[contextly_sidebar id=”Xozr53OGX5T1VTXJgXBdTvsYkvpRJzAy”]Llegamos al restaurante de moda. No había resultado fácil reservar mesa, pero aquel día era especial y mereció la pena esforzarse por conseguir un hueco para una velada en la intimidad. Luz tenue y la música de un piano acariciado con mimo en alguna esquina del local presagiaban un cara a cara muy cercano y lleno de afecto.
Pero mientras ojeábamos los manjares de la carta, elevamos la mirada para observar con horror una estampa tristemente cada vez más frecuente: nuestra media naranja tenía el rostro iluminado, pero no por la pasión del momento sino por la pantalla de su móvil.
De hecho, pronto nos dimos cuenta de que compartimos la velada con un terminal electrónico que cada vez ocupa más espacio en nuestras vidas. WhatsApp, Instagram, Twitter… cualquier excusa es buena para desviar la atención del aburrido mundo que nos rodea para zambullirnos en la magia de cartón piedra de un mundo irreal, con amigos a los que realmente no conocemos y a los que, sin embargo, dedicamos más tiempo que a los que son amigos de carne y hueso desde hace años.
A uno se le cae el alma a los pies al contemplar con cada vez mayor frecuencia esta escena en bares y restaurantes. Parejas que apenas se miran, dejando escapar valiosos momentos que no volverán jamás. ¿Exagerado? No tanto. En varios países asiáticos el asunto ha dejado de ser un fenómeno para pasar a convertirse en una epidemia que ha obligado a las autoridades a tomar cartas en el asunto, y no titubean al emplear el término “adicción”.
Pero por desgracia no es un fenómeno que afecta en exclusiva a una parte del globo, sino que su influencia es general y cada vez toca a más ciudadanos. En este sentido, la doctora Kimberly Young dirige un centro ubicado en Pensilvania que atiende a pacientes diagnosticados con adicción a internet, y es la propia Young quien va más allá advirtiendo que los enganchados a esta nueva droga no se limitan a los smartphones, sino que buscan “pantallas” en general para saciar su pulsión.
Y como buena muestra de la magnitud de esta plaga, los expertos ponen como ejemplo lo sucedido en un tren en San Francisco: el vagón fue asaltado por un individuo armado que demandó el dinero a los presentes, ¿y qué sucedió? Nadie le hizo caso porque estaba todo el mundo enfrascado en el brillo de sus móviles y tabletas. El asunto no fue a mayores, pero en realidad podría haber acabado en un auténtico baño de sangre por la inconsciencia provocada por esta plaga.

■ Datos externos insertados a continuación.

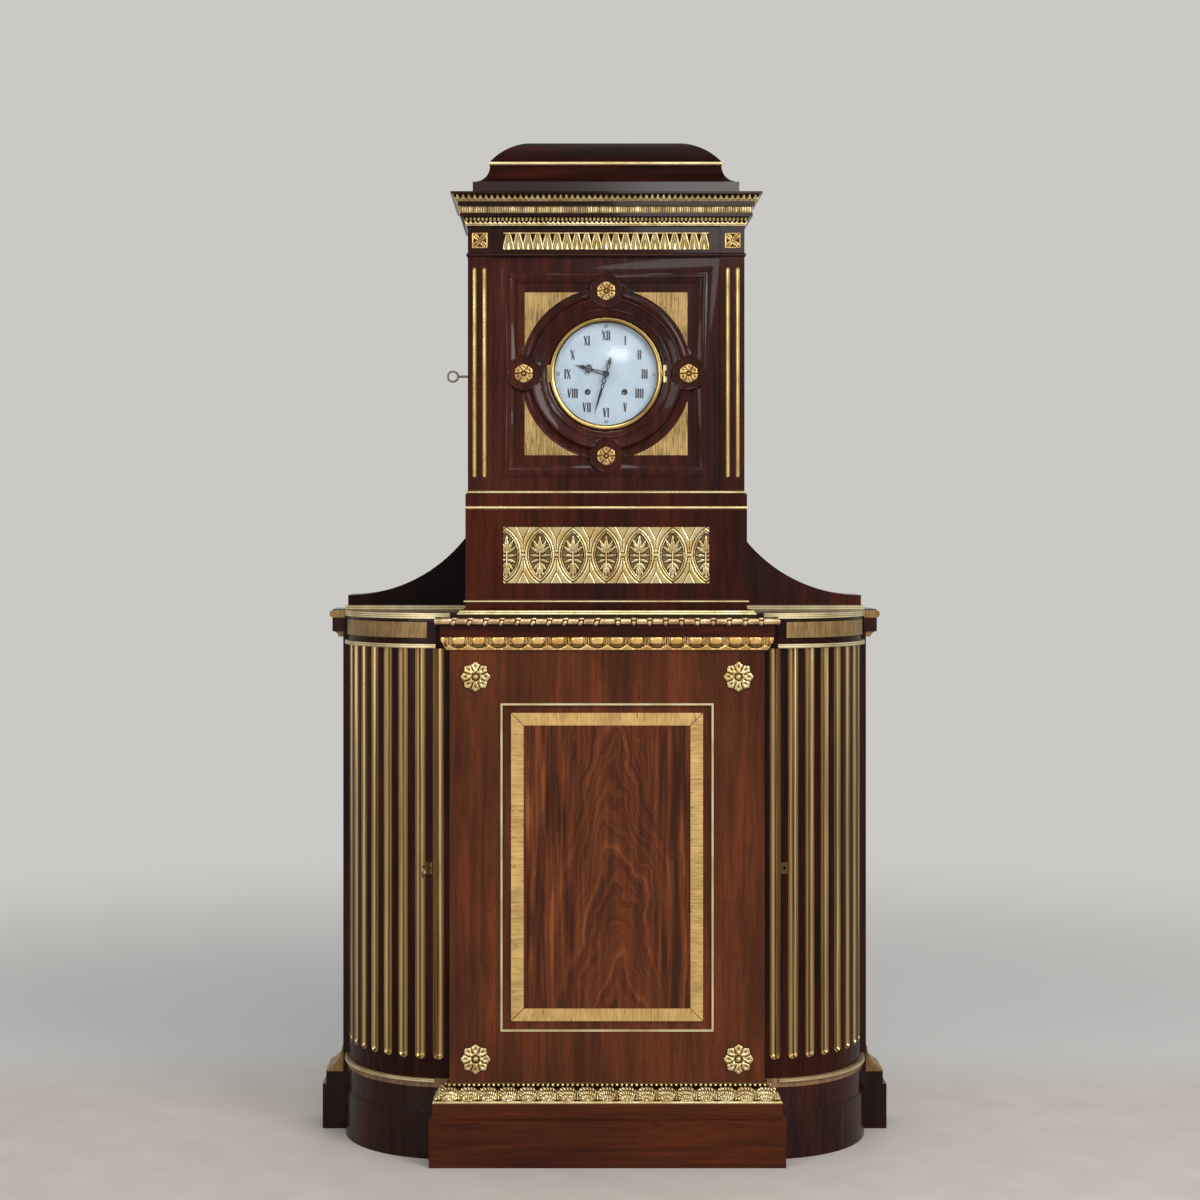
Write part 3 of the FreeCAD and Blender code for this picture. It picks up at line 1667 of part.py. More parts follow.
def seat_board():
    """The board that carries the movement, on two uprights from the tier's top."""
    low = movement_bottom - seat_thickness
    top = slab(seat_half, seat_front, seat_back, low, movement_bottom)
    leg = box(upright_x, upright_x + board, seat_front, seat_back, tier_top, low)
    holes = [
        post(side * (weight_x + way * pulley_line()), weight_y, low - overrun,
             movement_bottom + overrun, cord_hole_radius)
        for side in (-1, 1)
        for way in (-1, 1)
    ]
    return joined(top, *pair(leg)).cut(holes)


def pulley_line():
    return pulley_radius - pulley_groove


def crutch():
    """Pallet arbor with its anchor between the plates and the crutch behind them."""
    arbor = pin(0, front_plate, lug_front + cock_lug, swing_z, crutch_arbor_radius)
    anchor = upright(
        anchor_y, anchor_thickness,
        (-anchor_half, swing_z - anchor_height * 2), (0, swing_z + anchor_height, anchor_out_share),
        (anchor_half, swing_z - anchor_height * 2, anchor_out_share),
        (anchor_half - anchor_height / 2, swing_z - anchor_height * 2),
        (0, swing_z - anchor_height / 2, anchor_in_share),
        (-anchor_half + anchor_height / 2, swing_z - anchor_height * 2, anchor_in_share),
    )
    low = swing_z - crutch_length
    half = crutch_width / 2
    arm = box(-half, half, crutch_front, crutch_front + crutch_thickness, low,
              swing_z + half)
    x0 = rod_radius + fork_gap
    bridge = box(-x0 - fork_pin, x0 + fork_pin, crutch_front, crutch_front + crutch_thickness,
                 low, low + fork_pin * 2)
    prong = box(x0, x0 + fork_pin, crutch_front, pendulum_y + fork_reach, low,
                low + fork_pin * 2)
    return joined(arbor, anchor, arm, bridge, *pair(prong))


def pendulum():
    """Suspension spring, rod, lens-shaped bob and rating nut."""
    half = spring_thickness / 2
    spring = box(-half, half, pendulum_y - spring_width / 2, pendulum_y + spring_width / 2,
                 swing_z - spring_length, swing_z + cock_rise - seat_gap)
    bob_z = swing_z - pendulum_length
    low = bob_z - bob_radius - rod_below_bob
    rod = post(0, pendulum_y, low, swing_z - spring_length, rod_radius)
    half_bob = bob_thickness / 2
    face = Part.Face(outline(
        lambda radius, y: Vector(radius, pendulum_y + y, bob_z),
        (0, -half_bob), (bob_radius, -bob_edge / 2, bob_share), (bob_radius, bob_edge / 2),
        (0, half_bob, bob_share),
    ))
    bob = face.revolve(Vector(0, pendulum_y, bob_z), Vector(0, 1, 0), 360)
    nut_top = bob_z - bob_radius
    nut = post(0, pendulum_y, nut_top - rating_nut_height, nut_top, rating_nut_radius)
    return joined(spring, rod, bob, nut)


def bell():
    """A dished bell on its standard."""
    inner = bell_radius - bell_wall
    crown = bell_z + bell_height
    bore = bell_post_radius + seat_gap
    return upright_turned(
        bell_x, bell_y,
        (bore, crown), (bell_crown_radius, crown), (bell_radius, bell_z, bell_share),
        (inner, bell_z), (bell_crown_radius, crown - bell_wall, -bell_share),
        (bore, crown - bell_wall),
    )


def hammer():
    """The strike hammer, its arm rising beside the movement to the bell's rim."""
    rear = back_plate + plate_thickness
    arbor = pin(hammer_x, front_plate, rear, hammer_z, hammer_arbor_radius)
    half = hammer_arm / 2
    top = bell_z + hammer_head_radius
    arm = box(hammer_x - half, hammer_x + half, bell_y - half, bell_y + half,
              hammer_z, top)
    x0 = bell_x + bell_radius + hammer_gap
    head = Part.makeCylinder(
        hammer_head_radius, hammer_x + half - x0, Vector(x0, bell_y, bell_z + half),
        Vector(1, 0, 0),
    )
    return joined(arbor, arm, head)


def weight():
    """A weight with its stirrup and pulley."""
    x = weight_x
    top = weight_bottom + weight_height
    body = upright_turned(
        x, weight_y,
        (0, weight_bottom), (weight_radius, weight_bottom), (weight_radius, top - weight_dome),
        (0, top, weight_dome_share),
    )
    pulley_z = top + stirrup_height
    outer = stirrup_half + stirrup_width
    cheek = box(
        x - stirrup_width, x + stirrup_width, weight_y + pulley_half + stirrup_gap,
        weight_y + stirrup_half, top - weight_dome, pulley_z + pulley_pin * 2,
    )
    far = cheek.mirror(Vector(0, weight_y, 0), Vector(0, 1, 0))
    axle = pin(x, weight_y - outer, weight_y + outer, pulley_z, pulley_pin)
    neck = pulley_radius - pulley_groove
    wheel = Part.Face(outline(
        lambda radius, y: Vector(x + radius, weight_y + y, pulley_z),
        (0, -pulley_half), (pulley_radius, -pulley_half), (neck - line_radius, 0),
        (pulley_radius, pulley_half), (0, pulley_half),
    )).revolve(Vector(x, weight_y, pulley_z), Vector(0, 1, 0), 360)
    lines = [
        post(x + way * pulley_line(), weight_y, pulley_z, pulley_z + pulley_radius * 2,
             line_radius + seat_gap)
        for way in (-1, 1)
    ]
    return joined(body, cheek, far, axle, wheel).cut(lines)


def weight_line():
    """The two strands over one weight's pulley."""
    pulley_z = weight_bottom + weight_height + stirrup_height
    x = weight_x
    outer = post(x + pulley_line(), weight_y, pulley_z, dial_z - winding_drop, line_radius)
    inner = post(x - pulley_line(), weight_y, pulley_z, movement_bottom, line_radius)
    return [outer, inner]


def write(name, shapes):
    solids = []
    for shape in shapes if isinstance(shapes, list) else [shapes]:
        solids.extend(shape.Solids)
    whole = solids[0] if len(solids) == 1 else Part.makeCompound(solids)
    if not whole.isValid():
        print("invalid solid in", name)
    whole.exportStep("parts/" + name + ".step")


def main():
    os.makedirs("parts", exist_ok=True)
    write("plinth_front", plinth_front())
    write("plinth_walls", plinth_walls())
    write("floor_board", floor_board())
    write("base_moulding", base_moulding())
    write("front_board", front_board())
    write("front_panel", front_panel())
    write("front_panel_band", front_panel_band())
    write("cheeks", cheeks())
    write("pilasters", pilasters())
    write("back_board", back_board())
    write("top_board", top_board())
    write("wing_friezes", wing_friezes())
    write("wing_mounts", wing_mounts())
    write("cornice_front", cornice_front())
    write("cornice_rope_moulding", rope_moulding())
    write("cornice_egg_moulding", egg_moulding())
    write("cabinet_fillets", cabinet_fillets())
    write("rosettes", rosettes())
    write("shoulders", shoulders())
    write("hood_base", hood_base())
    write("hood_mounts", hood_mounts())
    write("hood_front", hood_panel())
    write("hood_spandrels", spandrels())
    write("hood_posts", hood_posts())
    write("hood_flutes", hood_flutes())
    write("hood_case", hood_case())
    write("hood_frieze", hood_frieze())
    write("hood_cornice", hood_cornice())
    write("hood_cornice_mounts", cornice_mounts())
    write("caddy_top", caddy_top())
    write("hood_fillets", hood_fillets())
    for side, place in (("right", lambda shape: shape), ("left", mirrored)):
        write("door_" + side, place(right_door()))
        write("door_" + side + "_brass", [place(shape) for shape in door_brass()])
        write("bolt_" + side, place(door_bolt()))
        write("barrel_" + side, place(barrel()))
        write("weight_" + side, place(weight()))
        write("line_" + side, [place(shape) for shape in weight_line()])
    write("key_left", mirrored(door_key()))
    write("hood_door", hood_door())
    write("hood_lock", hood_lock())
    write("hood_bolt", hood_bolt())
    write("hood_key", hood_key())
    write("dial", dial())
    write("bezel", bezel())
    write("bezel_hinge", bezel_hinge())
    write("bezel_glass", glass())
    write("hour_hand", hour_hand())
    write("minute_hand", minute_hand())
    write("seat_board", seat_board())
    write("movement_frame", movement_frame())
    write("crutch", crutch())
    write("pendulum", pendulum())
    write("bell", bell())
    write("hammer", hammer())


main()
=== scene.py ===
import json
from math import atan2, ceil, cos, exp, hypot, pi, radians, sin, sqrt

import bmesh
import bpy
import numpy as np
from mathutils import Matrix, Vector


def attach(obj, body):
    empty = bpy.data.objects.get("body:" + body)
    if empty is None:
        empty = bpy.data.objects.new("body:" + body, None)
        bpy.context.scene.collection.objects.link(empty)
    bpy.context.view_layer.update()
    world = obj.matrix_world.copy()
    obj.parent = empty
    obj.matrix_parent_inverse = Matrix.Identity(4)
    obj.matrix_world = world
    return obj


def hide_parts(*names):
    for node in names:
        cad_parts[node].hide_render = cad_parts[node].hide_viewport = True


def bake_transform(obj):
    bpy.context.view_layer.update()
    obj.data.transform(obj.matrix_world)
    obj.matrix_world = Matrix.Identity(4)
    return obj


# Longcase clock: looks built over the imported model.
# Sizes below are in millimetres, in the model's frame: +X right, +Z up, the dial faces -Y.

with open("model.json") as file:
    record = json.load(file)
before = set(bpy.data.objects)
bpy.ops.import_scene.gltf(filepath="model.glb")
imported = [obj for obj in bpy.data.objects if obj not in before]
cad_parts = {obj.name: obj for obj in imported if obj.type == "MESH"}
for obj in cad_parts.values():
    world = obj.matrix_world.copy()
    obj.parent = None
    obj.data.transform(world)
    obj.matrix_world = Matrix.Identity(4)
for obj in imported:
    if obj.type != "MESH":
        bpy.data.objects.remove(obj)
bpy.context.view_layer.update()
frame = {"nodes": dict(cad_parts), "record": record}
scene = bpy.context.scene
MM = 0.001
DIAL_Z = 1639
SIDES = ((-1, "left"), (1, "right"))


# Colours, nodes and materials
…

Como suele suceder en estos casos, los más vulnerables son los más jóvenes. Niños de muy corta edad que han crecido viendo cómo sus padres se pasan el día mirando absortos a las pantallas de sus móviles mientras se perdían una sonrisa suya. A diferencia de los adultos, los niños no saben distinguir lo que es normal de lo que no en el uso de un dispositivo electrónico, y por ello los expertos sugieren que se creen horas “libres de pantallas” en los hogares para así poder comentar cara a cara y mirando a los ojos cómo ha ido el día.
¿Funciona como una droga la adicción a las pantallas? Atentos al dato porque los expertos advierten que sí: estar delante de la pantalla genera una ansiedad y distracción que libera dopamina en el usuario, que vuelve a conectarse compulsivamente en busca de su dosis. “Funciona igual que cualquier otra droga en la que la recompensa es una dosis de dopamina”, explica la psicóloga Jocely Brewer.
Uno puede pensar que este fenómeno afecta a cuatro locos que se pasan el día en el metro y del que somos inmunes, pero ¿qué nos sucede cuando nos vamos un fin de semana de escapada a una casa rural en la que no hay cobertura? Dos cosas sucesivas: pánico inicial, síndrome de aislamiento y lo que podríamos definir como ‘mono’ (síndrome de abstinencia) en una primera instancia, para luego descubrir de repente la mirada de nuestro acompañante, la gracia de sus comentarios y el verdadero valor de su compañía.
¿El consejo? Convertir nuestra casa en un refugio de montaña todos los días a partir de cierta hora. Ni móvil, ni tablet, ni tele.